Phylogenetic relatedness rather than aquatic habitat fosters horizontal transfer of transposable elements in animals
Abstract
Horizontal transfer of transposable elements (HTT) is an important driver of genome evolution, yet the factors conditioning this phenomenon remain poorly characterized. Here, we screen 247 animal genomes from four phyla (annelids, arthropods, mollusks, chordates), spanning 19 independent transitions between aquatic and terrestrial lifestyles, to evaluate the suspected positive effects of aquatic habitat and of phylogenetic relatedness on HTT. Among the 6043 independent HTT events recovered, the vast majority (>85%) involve DNA transposons, of which Mariner-like and hAT-like elements have the highest rates of horizontal transfer and of intragenomic amplification.
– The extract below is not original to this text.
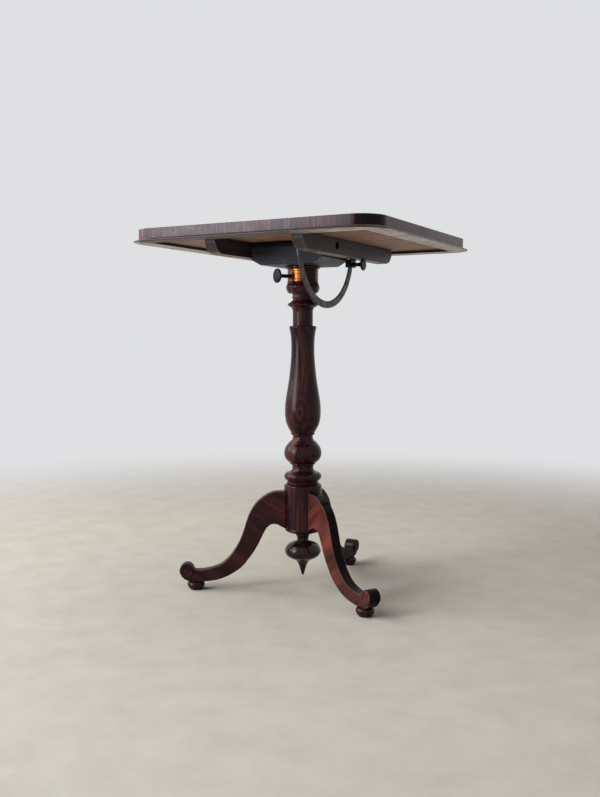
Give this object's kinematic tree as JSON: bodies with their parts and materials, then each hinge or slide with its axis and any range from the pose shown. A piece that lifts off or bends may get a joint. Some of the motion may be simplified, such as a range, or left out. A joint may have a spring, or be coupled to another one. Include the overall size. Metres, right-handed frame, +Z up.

Using a novel approach that circumvents putative biases linked to phylogenetic inertia and taxon sampling, we find that HTT rates positively correlate with similarity in habitat type but are not significantly higher in aquatic than in terrestrial animals. However, modeling the number of HTT events as a function of divergence time in a Bayesian framework reveals a clear positive effect of phylogenetic relatedness on HTT rates in most of the animal species studied (162 out of 247). The effect is very pronounced: A typical species is expected to show 10 times more transfers with a species it diverged from 250 million years (My) ago than with a species it diverged from 650 My ago. Overall, our study underscores the pervasiveness of HTT throughout animals and the impact of evolutionary relatedness on its dynamics.